───── MATERIAL
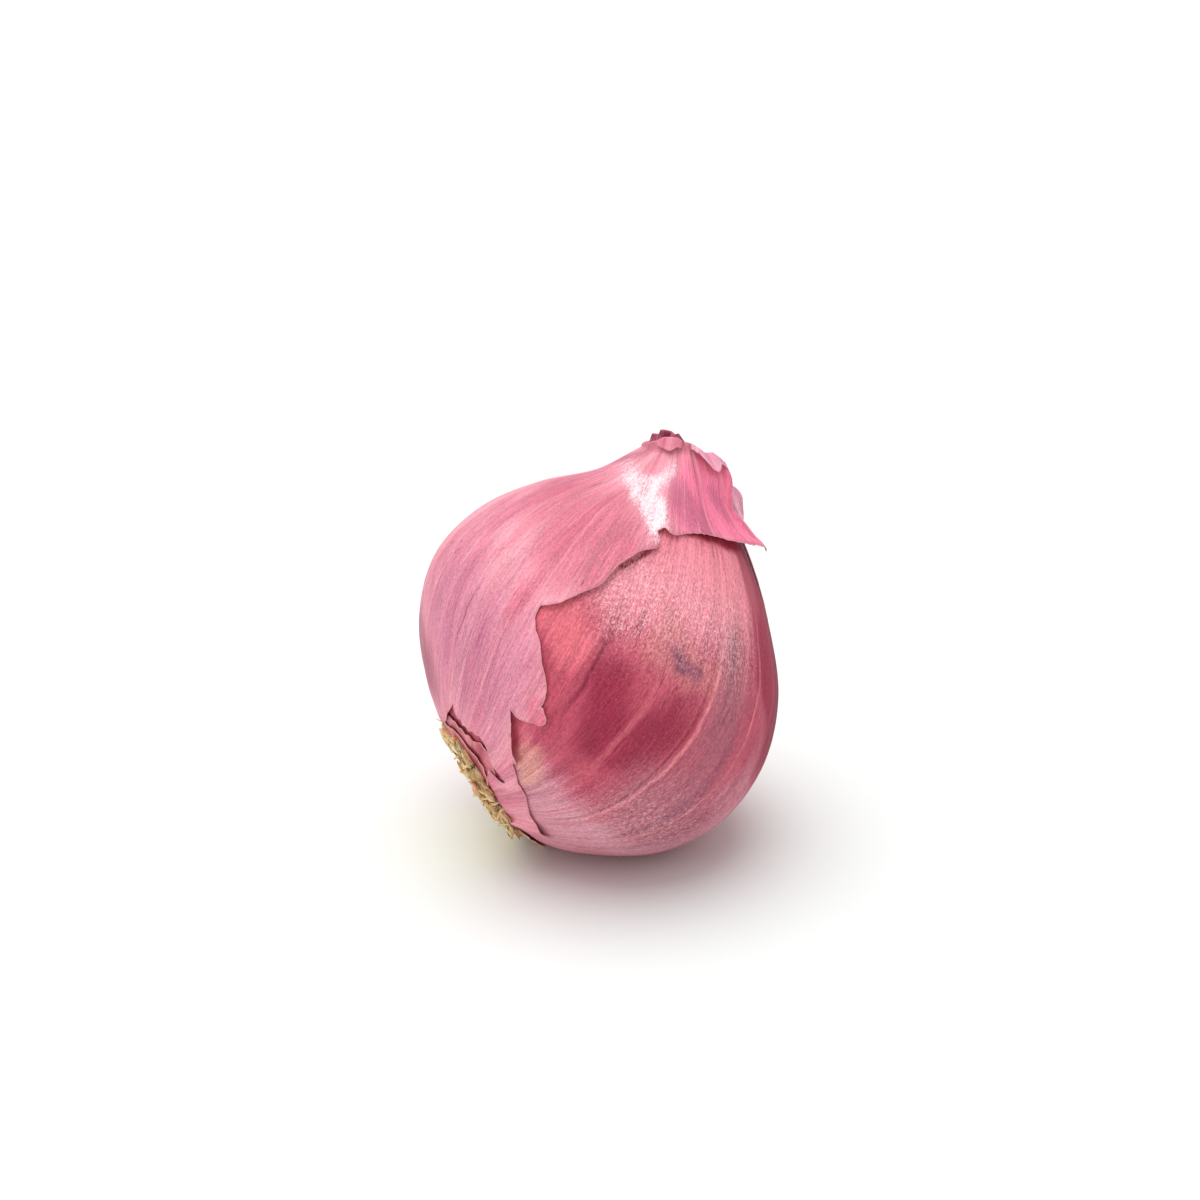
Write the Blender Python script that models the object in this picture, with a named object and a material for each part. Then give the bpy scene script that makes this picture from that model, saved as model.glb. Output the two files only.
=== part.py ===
"""Pink shallot, lying the way it rests on a table.

The fleshy bulb is bent, with its root plate facing down to the left and its neck pointing up.
A torn papery skin still wraps the neck, the left side and the back. A dry tuft of leaf bases
closes the neck, a collar of older skin is left round the base, and short dry roots stand on
the root plate. All skins are cut flat from a pattern of angle and height, and then laid on
the surface of the bulb at a given distance from it.

Metres, +Z up, origin at the centre of the flat spot that the shallot rests on."""

import bmesh
import bpy
import numpy as np
from mathutils import Matrix, Vector
from mathutils.geometry import delaunay_2d_cdt

for old_object in list(bpy.data.objects):
    bpy.data.objects.remove(old_object, do_unlink=True)

MM = 0.001

# The bulb's two outlines in its plane of bend, from the root plate's rim to the neck:
# (to the right, up) in millimetres. The short side is the upper left, the long side the belly.
SHORT_SIDE = [(-17.3, 10.0), (-18.9, 13.6), (-20.7, 18.6), (-21.2, 24.7), (-19.2, 31.8),
              (-14.0, 37.0), (-7.0, 40.0), (0.0, 41.5), (5.2, 44.0)]
LONG_SIDE = [(-9.8, -1.2), (-5.7, -3.4), (1.2, -4.3), (8.3, -3.5), (14.8, 0.2), (19.5, 6.8),
             (21.2, 14.6), (20.3, 22.2), (17.8, 30.6), (14.8, 37.4), (12.2, 43.2)]
LEAN_BACK = np.radians(12)      # the bulb leans away from -Y
FLAT_DEPTH = 0.8 * MM           # how much of the belly the resting spot takes off
BULB_TOP = 0.955                # the flesh stops at this height, inside the neck of the skin
BULB_RINGS = 30
BULB_SIDES = 44

SKIN_GAP = 0.35 * MM            # air between a skin and the bulb
SKIN_THICKNESS = 0.35 * MM
PATTERN_RADIUS = 18 * MM        # turns an angle round the bulb into a width on the flat pattern
PATTERN_HEIGHT = 50 * MM        # length of the pattern from root plate to neck
PATTERN_STEP = 2.7 * MM         # spacing of the points on the flat pattern

# Outline of the outer skin on its flat pattern: (angle in degrees, height from 0 to 1).
# Angle 0 is the right side, 90 the front, 180 the left, 270 the back.
FLAP_EDGE = [(8, 1.0), (8, 0.92), (6, 0.83), (38, 0.835), (66, 0.825), (87, 0.80)]
FRONT_TEAR = [(90, 0.77), (99, 0.70), (107, 0.60), (116, 0.51), (104, 0.43), (101, 0.34),
              (97, 0.24), (80, 0.17), (61, 0.13)]
BASE_EDGE = [(64, 0.09), (80, 0.10), (96, 0.15), (107, 0.21), (128, 0.235), (150, 0.20),
             (180, 0.16), (220, 0.12), (282, 0.10)]
BACK_TEAR = [(292, 0.20), (312, 0.30), (335, 0.40), (345, 0.50), (352, 0.60), (354, 0.72),
             (351, 0.80), (342, 0.86), (340, 1.0)]
FLAP_LIFT = 2.2 * MM            # how far the flap's corner stands off the bulb
NECK_FLARE = 0.5 * MM           # the skin's rim opens a little at the neck

COLLAR_DROP = 0.03              # the collar ends this much below the outer skin's base edge
COLLAR_FOOT = 0.008             # height of its lower edge, at the root plate
FLAKE = [(-13, 0.915), (-10, 0.865), (2, 0.85), (13, 0.875), (12, 0.93), (-2, 0.945)]

ROOT_RADIUS = 6.1 * MM
ROOT_DEPTH = 1.0 * MM           # thickness of the corky plate at its rim
ROOT_KNOBS = 0.9 * MM           # how far the dry root ends stand out of it
NECK_RADIUS = 3.2 * MM
NECK_LENGTH = 3.4 * MM          # tall enough to show above the skin's rim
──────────
REQUIRED WORK — All the data must be duplicated exactly, with nothing added or removed.

COMPLETE ANSWER —
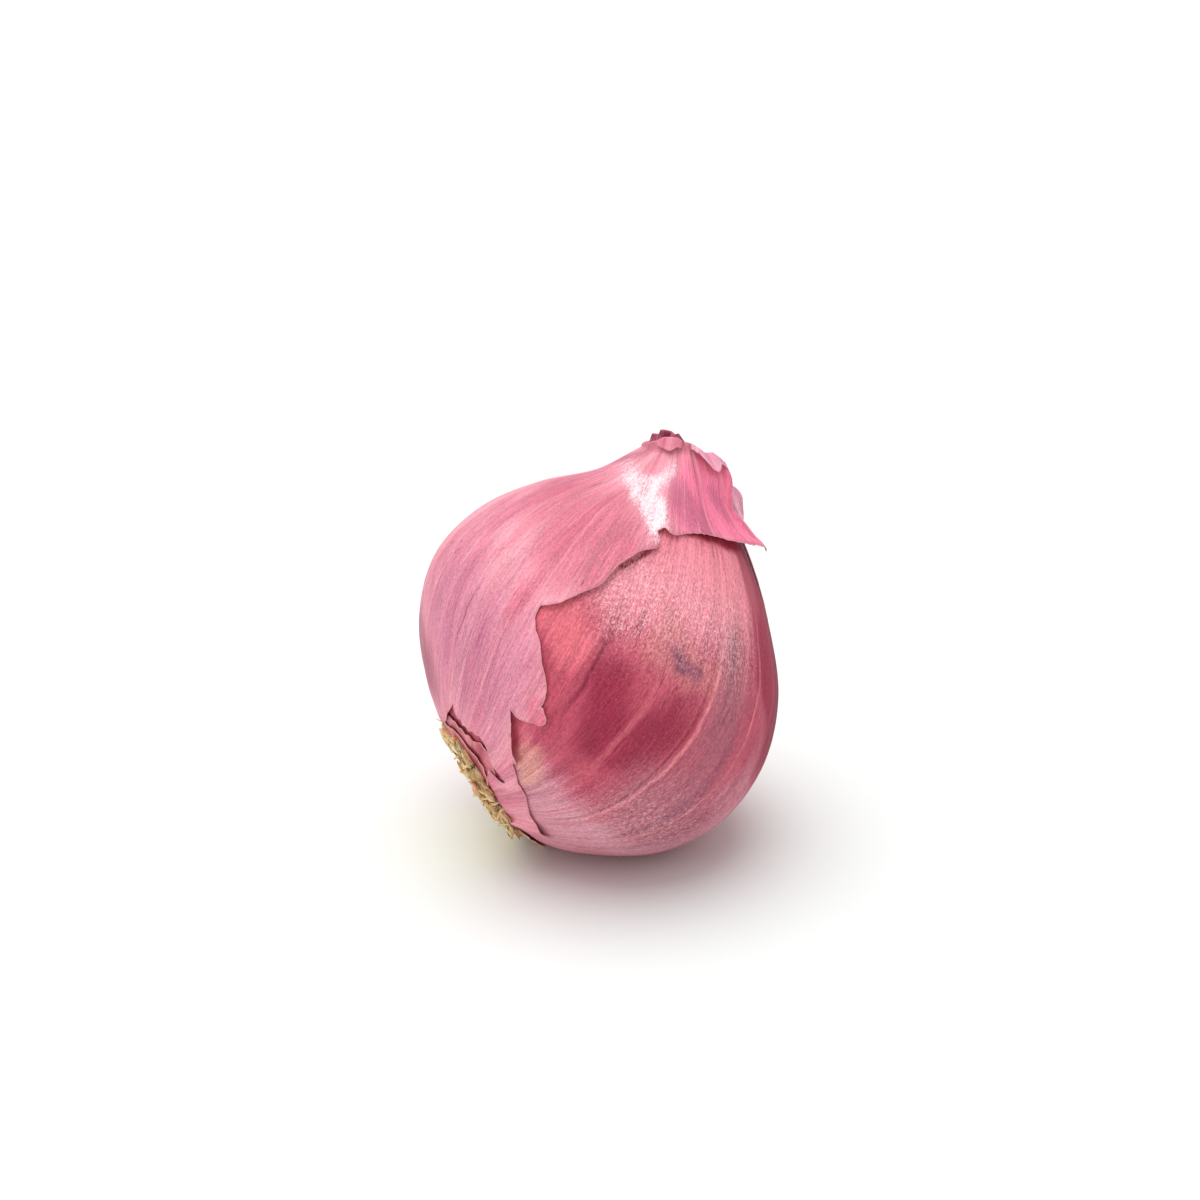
Write the Blender Python script that models the object in this picture, with a named object and a material for each part. Then give the bpy scene script that makes this picture from that model, saved as model.glb. Output the two files only.
=== part.py ===
"""Pink shallot, lying the way it rests on a table.

The fleshy bulb is bent, with its root plate facing down to the left and its neck pointing up.
A torn papery skin still wraps the neck, the left side and the back. A dry tuft of leaf bases
closes the neck, a collar of older skin is left round the base, and short dry roots stand on
the root plate. All skins are cut flat from a pattern of angle and height, and then laid on
the surface of the bulb at a given distance from it.

Metres, +Z up, origin at the centre of the flat spot that the shallot rests on."""

import bmesh
import bpy
import numpy as np
from mathutils import Matrix, Vector
from mathutils.geometry import delaunay_2d_cdt

for old_object in list(bpy.data.objects):
    bpy.data.objects.remove(old_object, do_unlink=True)

MM = 0.001

# The bulb's two outlines in its plane of bend, from the root plate's rim to the neck:
# (to the right, up) in millimetres. The short side is the upper left, the long side the belly.
SHORT_SIDE = [(-17.3, 10.0), (-18.9, 13.6), (-20.7, 18.6), (-21.2, 24.7), (-19.2, 31.8),
              (-14.0, 37.0), (-7.0, 40.0), (0.0, 41.5), (5.2, 44.0)]
LONG_SIDE = [(-9.8, -1.2), (-5.7, -3.4), (1.2, -4.3), (8.3, -3.5), (14.8, 0.2), (19.5, 6.8),
             (21.2, 14.6), (20.3, 22.2), (17.8, 30.6), (14.8, 37.4), (12.2, 43.2)]
LEAN_BACK = np.radians(12)      # the bulb leans away from -Y
FLAT_DEPTH = 0.8 * MM           # how much of the belly the resting spot takes off
BULB_TOP = 0.955                # the flesh stops at this height, inside the neck of the skin
BULB_RINGS = 30
BULB_SIDES = 44

SKIN_GAP = 0.35 * MM            # air between a skin and the bulb
SKIN_THICKNESS = 0.35 * MM
PATTERN_RADIUS = 18 * MM        # turns an angle round the bulb into a width on the flat pattern
PATTERN_HEIGHT = 50 * MM        # length of the pattern from root plate to neck
PATTERN_STEP = 2.7 * MM         # spacing of the points on the flat pattern

# Outline of the outer skin on its flat pattern: (angle in degrees, height from 0 to 1).
# Angle 0 is the right side, 90 the front, 180 the left, 270 the back.
FLAP_EDGE = [(8, 1.0), (8, 0.92), (6, 0.83), (38, 0.835), (66, 0.825), (87, 0.80)]
FRONT_TEAR = [(90, 0.77), (99, 0.70), (107, 0.60), (116, 0.51), (104, 0.43), (101, 0.34),
              (97, 0.24), (80, 0.17), (61, 0.13)]
BASE_EDGE = [(64, 0.09), (80, 0.10), (96, 0.15), (107, 0.21), (128, 0.235), (150, 0.20),
             (180, 0.16), (220, 0.12), (282, 0.10)]
BACK_TEAR = [(292, 0.20), (312, 0.30), (335, 0.40), (345, 0.50), (352, 0.60), (354, 0.72),
             (351, 0.80), (342, 0.86), (340, 1.0)]
FLAP_LIFT = 2.2 * MM            # how far the flap's corner stands off the bulb
NECK_FLARE = 0.5 * MM           # the skin's rim opens a little at the neck

COLLAR_DROP = 0.03              # the collar ends this much below the outer skin's base edge
COLLAR_FOOT = 0.008             # height of its lower edge, at the root plate
FLAKE = [(-13, 0.915), (-10, 0.865), (2, 0.85), (13, 0.875), (12, 0.93), (-2, 0.945)]

ROOT_RADIUS = 6.1 * MM
ROOT_DEPTH = 1.0 * MM           # thickness of the corky plate at its rim
ROOT_KNOBS = 0.9 * MM           # how far the dry root ends stand out of it
NECK_RADIUS = 3.2 * MM
NECK_LENGTH = 3.4 * MM          # tall enough to show above the skin's rim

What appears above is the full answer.